Problem description: Please set down exactly the lines of the listing below from the line containing "from its section" through the line containing "obj.matrix_world = world", both lines included, leaving out all other lines.

● ● ● ● ● ● ●

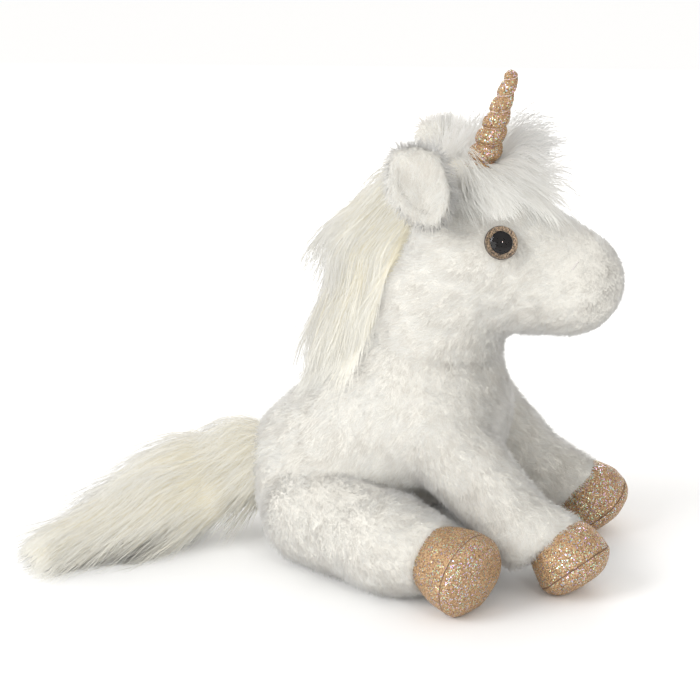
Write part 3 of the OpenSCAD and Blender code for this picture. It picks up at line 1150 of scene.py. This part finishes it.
def add_mane():
    crest = [
        vec(0, -0.066, 0.232),
        vec(0, -0.040, 0.222),
        vec(0, -0.014, 0.190),
        vec(0, 0.002, 0.145),
        vec(0, 0.006, 0.100),
    ]
    form = melted(
        [
            capsule(vec(0, -0.053, 0.221), 0.012, vec(0, -0.027, 0.198), 0.0175),
            capsule(vec(0, -0.028, 0.197), 0.0175, vec(0, -0.006, 0.142), 0.0165),
            capsule(vec(0, -0.050, 0.200), 0.014, vec(0, -0.030, 0.145), 0.014),
        ],
        0.012,
    )
    along = along_chain(crest)

    def flow(p, t, out):
        sideways = np.stack([np.sign(p[:, 0]) * 0.12, 0 * p[:, 0], 0 * p[:, 0]], 1)
        return along(p) + out * 0.20 * (1 - t) ** 1.3 + sideways + vec(0, 0, -0.45) * t

    heart = away_from([vec(0, -0.075, 0.20), vec(0, -0.045, 0.17), vec(0, -0.04, 0.10)])
    rests_on = [(HEAD, 0.004), (TORSO, 0.006)]
    add_hair_mass(
        "mane",
        form,
        "mane",
        "head",
        flow,
        heart,
        seed=61,
        length=0.054,
        spacing=0.00115,
        keep_out=rests_on,
    )


def add_forelock():
    form = melted(
        [
            capsule(vec(0, -0.066, 0.227), 0.008, vec(0, -0.090, 0.225), 0.008),
            capsule(vec(0, -0.090, 0.225), 0.008, vec(0, -0.107, 0.218), 0.005),
            *[
                capsule(vec(k * 0.012, -0.078, 0.224), 0.007, vec(k * 0.024, -0.094, 0.212), 0.004)
                for k in (1, -1)
            ],
        ],
        0.008,
    )
    crown = vec(0, -0.062, 0.232)

    def flow(p, t, out):
        """Forward and out from the crown: the left half stands up, the right half lies down."""
        spread = unit((p - crown) * vec(1.3, 1, 0.35))
        droop = vec(0, -0.10, -0.75) * t + vec(0, -0.30, 0.10)
        far_side = np.clip(0.25 + p[:, 0] / 0.012, 0, 1)[:, None]
        rise = far_side * vec(0, 0.15, 3.2) * (1 - t) ** 1.2
        lie = (1 - far_side) * vec(-0.75, 0, -0.45)
        return spread + out * (0.45 * (1 - t) ** 1.5) + droop + rise + lie

    def reach(p):
        """Hair on the right ends above the eye."""
        to_eye = np.min([np.linalg.norm(p - eye, axis=1) for eye in EYES.values()], axis=0)
        low_side = np.clip((to_eye - 0.010) / 0.034, 0.2, 1)
        return np.where(p[:, 0] > 0.002, 1.30, low_side)

    heart = away_from([vec(0, -0.060, 0.205), vec(0, -0.12, 0.19)])
    add_hair_mass(
        "forelock",
        form,
        "forelock",
        "head",
        flow,
        heart,
        seed=71,
        length=0.042,
        spacing=0.00088,
        keep_out=[(HEAD, 0.004), (horn_room, 0.001), (eye_room, 0.001)],
        width=0.00032,
        reach=reach,
        materials=PALE_HAIR,
    )


def eye_room(p):
    """Distance from the eyes, so that the hair stops above them."""
    return np.min([np.linalg.norm(p - eye, axis=1) for eye in EYES.values()], axis=0) - 0.0115


def horn_room(p):
    """Distance from the horn, so that the forelock parts round it."""
    t = np.clip((p - HORN_FOOT) @ HORN_AXIS, 0, 0.06)
    return np.linalg.norm(p - HORN_FOOT - t[:, None] * HORN_AXIS, axis=1) - (0.0118 - t * 0.10)


def add_tail():
    form = on_floor(
        melted(
            [
                ball(TAIL_ROOT, 0.016),
                capsule(TAIL_ROOT + unit(TAIL_BEND - TAIL_ROOT) * 0.012, 0.011, TAIL_BEND, 0.022),
                capsule(TAIL_BEND, 0.022, TAIL_END, 0.007),
            ],
            0.012,
        ),
        0.003,
    )
    along = along_chain([TAIL_ROOT, TAIL_BEND, (TAIL_BEND + TAIL_END) / 2, TAIL_END])

    def flow(p, t, out):
        """Up and over near the root, then along the tail to its end."""
        near_root = np.clip(1 - np.linalg.norm(p - TAIL_ROOT, axis=1) / 0.055, 0, 1)[:, None]
        arch = near_root * (vec(0, 0, 1.9) * (1 - t) ** 1.5 + vec(0, 0, -1.2) * t)
        return along(p) + out * (0.18 + near_root) * (1 - t) ** 1.3 + vec(0, 0, -0.45) * t + arch

    def reach(p):
        """Shorter toward the end of the tail."""
        left = np.linalg.norm(p - (TAIL_END + unit(TAIL_END - TAIL_BEND) * 0.018), axis=1)
        return np.clip(left / 0.060, 0.25, 1)

    def above_floor(p):
        return p[:, 2]

    add_hair_mass(
        "tail",
        form,
        "tail",
        "tail",
        flow,
        away_from([TAIL_ROOT, TAIL_BEND, TAIL_END]),
        seed=81,
        length=0.056,
        spacing=0.00115,
        keep_out=[(above_floor, 0.0012)],
        reach=reach,
        glow=0.6,
    )


# ---- Pieces that stay as in the frame ---------------------------------------------------------------


def finish_kept_pieces():
    repaint("pellet_bag", BAG_CLOTH)
    repaint("neck_stuffing", FIBRE)
    for name, side in SIDES:
        repaint(f"{name}_nostril_stitch", PALE_THREAD)


add_camera()
add_studio()
add_floor()
add_torso()
add_legs()
add_hooves()
add_head()
add_eyes()
add_horn()
add_ears()
add_mane()
add_forelock()
add_tail()
finish_kept_pieces()
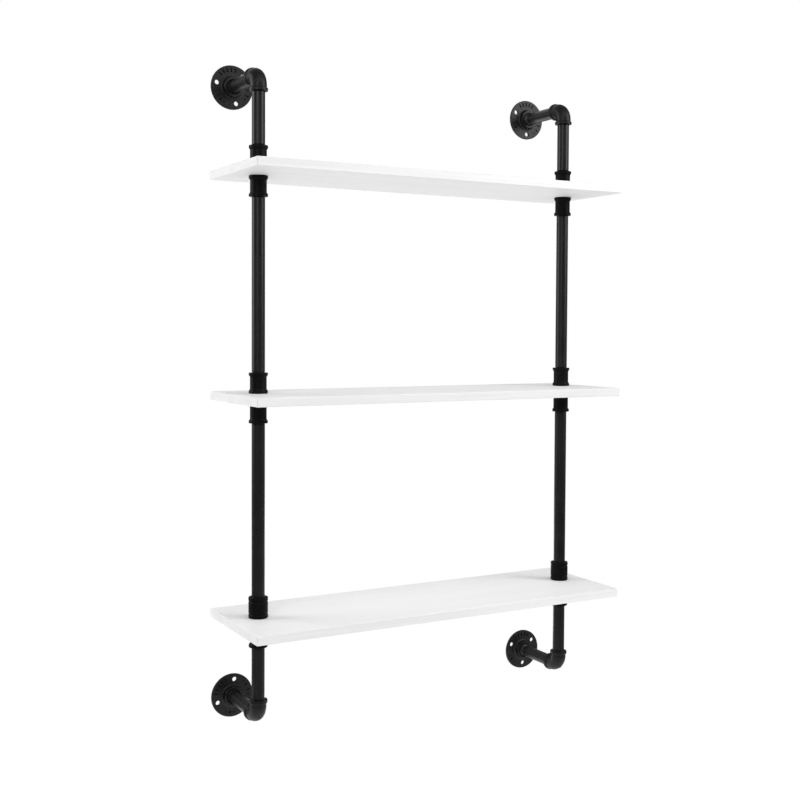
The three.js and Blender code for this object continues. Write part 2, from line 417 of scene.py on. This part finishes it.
def casting_finish(name, grain_scale, grain_depth, specular):
    material, tree, shader, place = new_material(name, specular)
    skin = use_group(tree, SAND_SKIN, place, Grain_Scale=grain_scale, Lump_Scale=170.0)
    film = use_group(tree, PAINT_FILM, place, Peel_Scale=500.0)
    edges = use_group(tree, PAINTED_EDGE_HIGHLIGHT, place, Start=0.535, Full=0.64)
    paint = mix_colour(tree, film.outputs["Patches"], CASTING_BLACK, CASTING_BLACK_THIN)
    # The pits get a darker colour: painted shade in the hollows of the grain.
    with_pit_shade = mix_colour(tree, skin.outputs["Pits"], PIT_SHADE_BLACK, paint)
    # Convex edges get a lighter colour here: a painted highlight.
    with_edge_highlight = mix_colour(tree, edges.outputs["Mask"], with_pit_shade, CASTING_EDGE_HIGHLIGHT)
    link(tree, with_edge_highlight, shader.inputs["Base Color"])
    gloss = map_range(tree, skin.outputs["Pits"], 0.0, 1.0, 0.6, 0.42)
    link(tree, gloss, shader.inputs["Roughness"])
    add_bump(tree, shader, skin.outputs["Height"], grain_depth, 0.7)
    return material


FLANGE_PAINT = casting_finish("black_paint_on_flange", 620.0, 0.00035, 0.34)
ELBOW_PAINT = casting_finish("black_paint_on_elbow", 850.0, 0.0002, 0.24)
COUPLING_PAINT = casting_finish("black_paint_on_coupling", 950.0, 0.00016, 0.08)
# A copy of the flange finish with hardly any gloss. It makes the marks dark, as painted shade for the
# shadows along their edges.
MARK_SHADE_PAINT = casting_finish("painted_shade_on_marks", 700.0, 0.00016, 0.05)
print("casting finishes:", [m.name for m in (FLANGE_PAINT, ELBOW_PAINT, COUPLING_PAINT, MARK_SHADE_PAINT)])

# %% [markdown]
# ### White paint on wood
# The boards are painted, but the grain still shows through as fine streaks along the board. They
# are two noises stretched along X. The wide faces are sanded almost plain. The edges are cut across
# the layers of wood, so their streaks slant a little and stand out more, and the surface normal
# tells the two kinds of face apart. The colour changes by only a few percent.

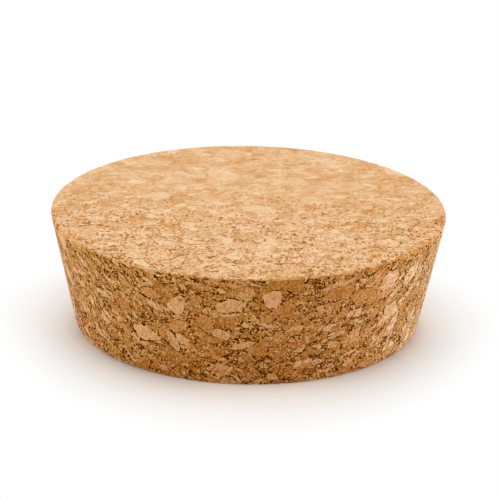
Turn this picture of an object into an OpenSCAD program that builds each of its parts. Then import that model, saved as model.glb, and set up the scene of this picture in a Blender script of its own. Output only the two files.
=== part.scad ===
// Tapered round stopper, pressed from cork granules into one solid piece and ground to size.
// It stands on its narrow end: the origin is the centre of that end's face, and +Z runs along
// the axis to the wide end. Stoppers of this kind are sold by wide end, narrow end and height.
// All lengths are in millimetres.

/* [Body] */
// Diameter of the wide end, measured where its face and the wall would meet in a sharp corner
top_d = 85; // [76:0.5:130]
// Diameter of the narrow end, measured in the same way
base_d = 75; // [40:0.5:84]
// Height from the narrow end's face to the wide end's face
height = 25; // [12:0.5:60]

/* [Rims] */
// Radius to which the rim of the wide end is worn
top_rim_r = 0.4; // [0.1:0.1:2.5]
// Radius to which the rim of the narrow end is worn
base_rim_r = 0.8; // [0.1:0.1:2.5]

/* [Hidden] */

// Angle between the wall and the axis, on each side
taper = atan((top_d - base_d) / 2 / height);

// The wall's outward direction in the section, which dips by the taper
wall_out = [cos(taper), -sin(taper)];

// Enough steps for a smooth preview of the wall and the rims
$fn = 180;

// Radius at which the wall lies at a height above the narrow end's face
function wall_r(z) = base_d / 2 + z * tan(taper);

// Centre of the round worn on a rim, a radius in from the wall and at the given height
function rim_centre(r, z) = [wall_r(z) - r / cos(taper), z];

base_rim = rim_centre(base_rim_r, base_rim_r);
top_rim = rim_centre(top_rim_r, height - top_rim_r);

// Round worn on one rim
module worn_rim(centre, r) {
    translate(centre)
        circle(r = r);
}

// Half of the stopper's section, from the axis to the wall. The polygon's corners are the
// points at which the two rounds run into the faces and the wall.
module half_section() {
    polygon([
        [0, 0],
        [base_rim.x, 0],
        base_rim + base_rim_r * wall_out,
        top_rim + top_rim_r * wall_out,
        [top_rim.x, height],
        [0, height]
    ]);
    worn_rim(base_rim, base_rim_r);
    worn_rim(top_rim, top_rim_r);
}

// The whole stopper, turned from its section
module stopper() {
    color("burlywood")
        rotate_extrude()
            half_section();
}

stopper();
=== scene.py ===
import math

import bpy
from mathutils import Matrix, Vector


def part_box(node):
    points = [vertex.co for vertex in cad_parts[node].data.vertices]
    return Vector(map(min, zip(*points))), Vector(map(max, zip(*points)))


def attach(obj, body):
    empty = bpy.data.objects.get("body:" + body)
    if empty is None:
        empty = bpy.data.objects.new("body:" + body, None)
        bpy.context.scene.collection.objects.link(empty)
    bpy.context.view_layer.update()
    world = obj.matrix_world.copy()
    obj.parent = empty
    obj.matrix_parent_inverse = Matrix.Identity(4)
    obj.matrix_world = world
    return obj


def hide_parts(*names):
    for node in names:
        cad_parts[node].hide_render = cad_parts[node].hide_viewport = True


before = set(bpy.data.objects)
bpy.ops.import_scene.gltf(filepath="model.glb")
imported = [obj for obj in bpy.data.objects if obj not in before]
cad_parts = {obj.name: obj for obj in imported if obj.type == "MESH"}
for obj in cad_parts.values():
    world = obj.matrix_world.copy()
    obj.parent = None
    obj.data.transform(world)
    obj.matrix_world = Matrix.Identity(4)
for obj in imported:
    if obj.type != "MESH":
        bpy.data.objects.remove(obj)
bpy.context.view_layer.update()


# ------------------------------------------------------------------------------------- the camera
# A long lens stands in front of the stopper, a little above its wide end, and looks down at its
# middle, turned by a fraction of a degree, as a camera set down by hand is. Lengths are in metres,
# and the lens and its film in millimetres.
focal_length = 139.07
film_width = 36.0
eye_distance = 0.421
eye_elevation = math.radians(21.46)
turn_left = math.radians(-0.063)
tip_up = math.radians(0.306)
lean = math.radians(-1.024)
cad_low, cad_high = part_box("stopper")
height = cad_high.z - cad_low.z
aim = Vector((0.0, 0.0, height / 2.0))

camera_data = bpy.data.cameras.new("long_lens")
camera_data.lens = focal_length
camera_data.sensor_width = film_width
camera_data.clip_start = 0.01
camera = bpy.data.objects.new("camera", camera_data)
bpy.context.scene.collection.objects.link(camera)
bpy.context.scene.camera = camera

level = Matrix.Rotation(math.radians(90.0) - eye_elevation, 3, "X")
swing = (
    Matrix.Rotation(turn_left, 3, "Y")
    @ Matrix.Rotation(tip_up, 3, "X")
    @ Matrix.Rotation(-lean, 3, "Z")
)
camera.matrix_world = (level @ swing).to_4x4()
camera.location = aim + level @ Vector((0.0, 0.0, eye_distance))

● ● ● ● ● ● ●

Result:
// The whole stopper, turned from its section
module stopper() {
    color("burlywood")
        rotate_extrude()
            half_section();
}

stopper();
=== scene.py ===
import math

import bpy
from mathutils import Matrix, Vector


def part_box(node):
    points = [vertex.co for vertex in cad_parts[node].data.vertices]
    return Vector(map(min, zip(*points))), Vector(map(max, zip(*points)))


def attach(obj, body):
    empty = bpy.data.objects.get("body:" + body)
    if empty is None:
        empty = bpy.data.objects.new("body:" + body, None)
        bpy.context.scene.collection.objects.link(empty)
    bpy.context.view_layer.update()
    world = obj.matrix_world.copy()
    obj.parent = empty
    obj.matrix_parent_inverse = Matrix.Identity(4)
    obj.matrix_world = world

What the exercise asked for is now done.